#### Your task
Find each line with the string "Write" and report it.

#### Given information
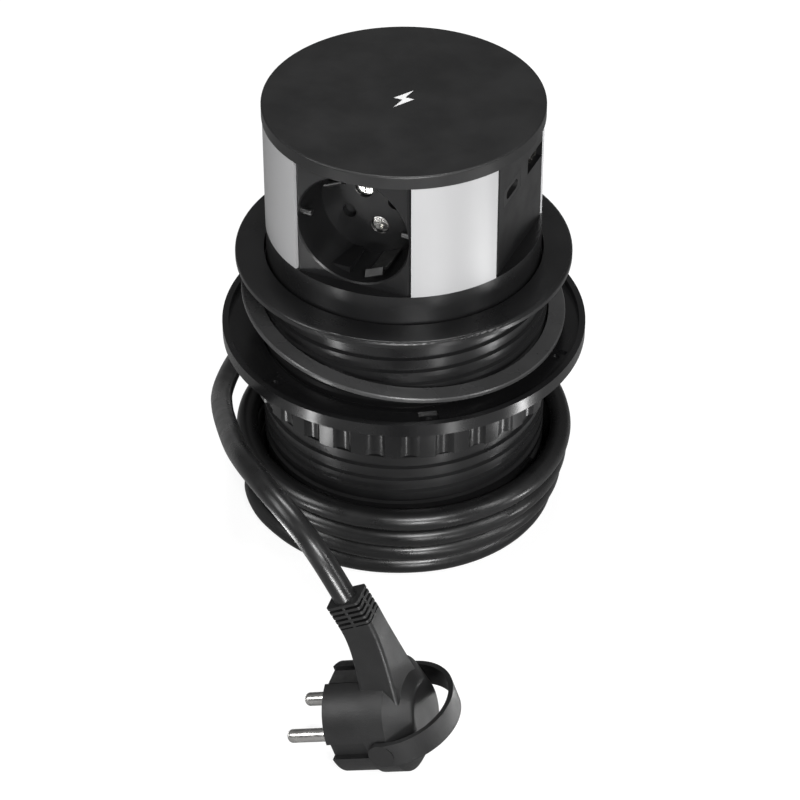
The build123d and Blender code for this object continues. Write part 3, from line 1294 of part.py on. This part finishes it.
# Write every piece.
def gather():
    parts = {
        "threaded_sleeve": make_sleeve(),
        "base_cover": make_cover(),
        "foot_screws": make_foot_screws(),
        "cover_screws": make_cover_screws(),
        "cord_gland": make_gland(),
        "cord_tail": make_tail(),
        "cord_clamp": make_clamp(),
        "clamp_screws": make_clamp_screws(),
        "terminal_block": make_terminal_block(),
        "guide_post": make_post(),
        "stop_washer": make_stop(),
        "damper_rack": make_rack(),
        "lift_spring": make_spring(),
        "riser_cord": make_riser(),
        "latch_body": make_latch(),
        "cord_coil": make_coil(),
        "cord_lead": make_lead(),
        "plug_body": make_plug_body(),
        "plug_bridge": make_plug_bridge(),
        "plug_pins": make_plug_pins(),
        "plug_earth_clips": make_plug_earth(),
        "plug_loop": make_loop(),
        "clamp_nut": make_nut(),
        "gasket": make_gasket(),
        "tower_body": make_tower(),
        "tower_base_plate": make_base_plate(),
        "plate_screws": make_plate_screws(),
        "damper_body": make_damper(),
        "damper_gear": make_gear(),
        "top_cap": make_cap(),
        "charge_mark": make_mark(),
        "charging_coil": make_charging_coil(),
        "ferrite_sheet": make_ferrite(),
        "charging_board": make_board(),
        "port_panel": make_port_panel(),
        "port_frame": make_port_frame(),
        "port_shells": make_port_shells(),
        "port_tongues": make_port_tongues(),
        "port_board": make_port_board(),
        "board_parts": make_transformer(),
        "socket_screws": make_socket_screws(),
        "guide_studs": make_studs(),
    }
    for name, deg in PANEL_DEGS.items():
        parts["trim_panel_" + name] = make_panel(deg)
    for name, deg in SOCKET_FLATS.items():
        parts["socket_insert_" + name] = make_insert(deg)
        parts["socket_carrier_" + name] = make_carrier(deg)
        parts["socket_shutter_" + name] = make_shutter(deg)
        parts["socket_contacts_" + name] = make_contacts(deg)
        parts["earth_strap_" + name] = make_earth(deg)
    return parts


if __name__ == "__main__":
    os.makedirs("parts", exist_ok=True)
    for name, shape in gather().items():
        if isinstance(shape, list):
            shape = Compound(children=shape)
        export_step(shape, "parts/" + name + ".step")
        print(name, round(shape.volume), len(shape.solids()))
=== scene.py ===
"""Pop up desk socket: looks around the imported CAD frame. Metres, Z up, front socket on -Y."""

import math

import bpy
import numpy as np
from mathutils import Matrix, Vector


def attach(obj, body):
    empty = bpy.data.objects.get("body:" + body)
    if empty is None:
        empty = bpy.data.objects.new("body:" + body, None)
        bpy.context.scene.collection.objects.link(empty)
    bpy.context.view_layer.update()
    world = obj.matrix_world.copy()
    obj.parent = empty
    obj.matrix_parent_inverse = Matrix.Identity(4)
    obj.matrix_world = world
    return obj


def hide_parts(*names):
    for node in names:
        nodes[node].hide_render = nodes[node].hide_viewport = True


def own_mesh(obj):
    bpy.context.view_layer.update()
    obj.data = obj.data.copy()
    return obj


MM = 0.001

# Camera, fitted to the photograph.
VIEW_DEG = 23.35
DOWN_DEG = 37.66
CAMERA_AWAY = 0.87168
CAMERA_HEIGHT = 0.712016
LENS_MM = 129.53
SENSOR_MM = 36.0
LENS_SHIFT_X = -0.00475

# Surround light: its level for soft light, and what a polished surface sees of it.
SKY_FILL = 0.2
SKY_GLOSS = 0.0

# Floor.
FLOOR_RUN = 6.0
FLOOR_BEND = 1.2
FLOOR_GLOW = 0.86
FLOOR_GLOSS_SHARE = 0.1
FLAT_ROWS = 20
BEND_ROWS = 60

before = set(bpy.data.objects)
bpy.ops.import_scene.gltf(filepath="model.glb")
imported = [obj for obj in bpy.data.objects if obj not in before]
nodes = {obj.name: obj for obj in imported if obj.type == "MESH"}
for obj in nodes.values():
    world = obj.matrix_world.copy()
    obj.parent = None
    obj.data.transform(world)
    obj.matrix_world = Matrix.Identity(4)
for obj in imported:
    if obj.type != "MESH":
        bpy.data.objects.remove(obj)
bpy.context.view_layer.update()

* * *

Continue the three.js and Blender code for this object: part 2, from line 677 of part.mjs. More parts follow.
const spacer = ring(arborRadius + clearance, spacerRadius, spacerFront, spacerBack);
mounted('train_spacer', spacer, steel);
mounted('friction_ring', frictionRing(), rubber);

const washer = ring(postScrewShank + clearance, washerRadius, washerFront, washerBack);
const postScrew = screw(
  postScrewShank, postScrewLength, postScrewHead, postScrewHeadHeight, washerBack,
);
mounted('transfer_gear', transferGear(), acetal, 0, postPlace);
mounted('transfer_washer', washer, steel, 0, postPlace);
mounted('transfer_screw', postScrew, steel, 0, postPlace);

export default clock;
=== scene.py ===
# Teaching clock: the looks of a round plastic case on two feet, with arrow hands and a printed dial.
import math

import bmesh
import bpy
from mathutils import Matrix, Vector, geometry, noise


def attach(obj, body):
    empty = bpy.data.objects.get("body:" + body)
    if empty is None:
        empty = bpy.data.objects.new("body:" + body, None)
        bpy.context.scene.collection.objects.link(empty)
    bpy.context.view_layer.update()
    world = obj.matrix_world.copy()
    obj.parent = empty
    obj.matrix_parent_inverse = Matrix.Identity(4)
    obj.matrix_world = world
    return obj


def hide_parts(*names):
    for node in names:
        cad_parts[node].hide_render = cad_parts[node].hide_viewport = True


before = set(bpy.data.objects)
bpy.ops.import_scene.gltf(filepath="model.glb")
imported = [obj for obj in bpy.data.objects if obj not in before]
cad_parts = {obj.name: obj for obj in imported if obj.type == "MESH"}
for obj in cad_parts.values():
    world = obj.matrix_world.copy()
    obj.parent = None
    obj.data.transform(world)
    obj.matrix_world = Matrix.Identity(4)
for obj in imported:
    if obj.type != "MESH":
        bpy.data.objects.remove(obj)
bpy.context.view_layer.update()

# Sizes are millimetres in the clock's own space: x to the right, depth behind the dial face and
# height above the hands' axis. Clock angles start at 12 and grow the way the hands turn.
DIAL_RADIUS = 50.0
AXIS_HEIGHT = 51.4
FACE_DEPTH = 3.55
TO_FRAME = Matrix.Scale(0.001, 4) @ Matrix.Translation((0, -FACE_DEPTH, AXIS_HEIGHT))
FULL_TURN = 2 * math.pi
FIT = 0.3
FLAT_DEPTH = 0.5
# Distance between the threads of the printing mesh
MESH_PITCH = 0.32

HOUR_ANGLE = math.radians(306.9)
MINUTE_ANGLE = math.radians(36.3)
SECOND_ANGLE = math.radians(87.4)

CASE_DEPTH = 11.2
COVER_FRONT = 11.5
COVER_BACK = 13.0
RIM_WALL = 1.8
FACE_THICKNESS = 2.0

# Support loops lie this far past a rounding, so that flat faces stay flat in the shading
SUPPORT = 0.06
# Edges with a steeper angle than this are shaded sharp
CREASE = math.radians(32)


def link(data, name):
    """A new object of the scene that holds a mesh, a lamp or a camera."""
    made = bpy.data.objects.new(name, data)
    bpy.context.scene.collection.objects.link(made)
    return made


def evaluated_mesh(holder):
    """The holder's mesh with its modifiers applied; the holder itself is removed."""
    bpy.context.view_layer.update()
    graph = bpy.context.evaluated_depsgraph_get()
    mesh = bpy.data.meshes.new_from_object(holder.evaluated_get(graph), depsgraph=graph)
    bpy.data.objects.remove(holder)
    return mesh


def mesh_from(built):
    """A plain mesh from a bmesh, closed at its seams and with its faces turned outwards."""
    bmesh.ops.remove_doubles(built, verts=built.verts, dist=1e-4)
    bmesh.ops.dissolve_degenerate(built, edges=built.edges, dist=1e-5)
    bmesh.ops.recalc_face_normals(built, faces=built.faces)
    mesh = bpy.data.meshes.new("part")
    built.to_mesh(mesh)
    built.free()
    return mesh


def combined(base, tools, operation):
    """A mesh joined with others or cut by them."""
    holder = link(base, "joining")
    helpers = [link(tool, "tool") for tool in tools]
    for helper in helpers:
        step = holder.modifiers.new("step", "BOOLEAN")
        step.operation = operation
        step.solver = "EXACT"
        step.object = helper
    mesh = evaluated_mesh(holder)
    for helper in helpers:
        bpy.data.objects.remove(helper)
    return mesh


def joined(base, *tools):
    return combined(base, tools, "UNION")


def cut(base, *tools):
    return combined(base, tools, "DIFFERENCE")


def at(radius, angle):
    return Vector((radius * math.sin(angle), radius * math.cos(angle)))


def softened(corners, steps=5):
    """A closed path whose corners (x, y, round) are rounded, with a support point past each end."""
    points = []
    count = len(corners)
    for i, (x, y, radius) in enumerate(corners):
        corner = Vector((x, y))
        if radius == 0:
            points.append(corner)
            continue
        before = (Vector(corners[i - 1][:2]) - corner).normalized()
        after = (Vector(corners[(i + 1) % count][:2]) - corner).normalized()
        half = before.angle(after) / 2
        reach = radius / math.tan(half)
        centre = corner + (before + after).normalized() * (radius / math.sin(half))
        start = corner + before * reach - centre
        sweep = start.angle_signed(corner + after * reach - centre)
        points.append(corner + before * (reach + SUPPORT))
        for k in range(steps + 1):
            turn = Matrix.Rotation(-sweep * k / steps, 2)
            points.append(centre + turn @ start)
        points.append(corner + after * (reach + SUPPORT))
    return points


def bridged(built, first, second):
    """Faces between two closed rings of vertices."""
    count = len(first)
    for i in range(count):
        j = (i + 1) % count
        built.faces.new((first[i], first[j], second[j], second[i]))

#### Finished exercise
The build123d and Blender code for this object continues. Write part 3, from line 1294 of part.py on. This part finishes it.
# Write every piece.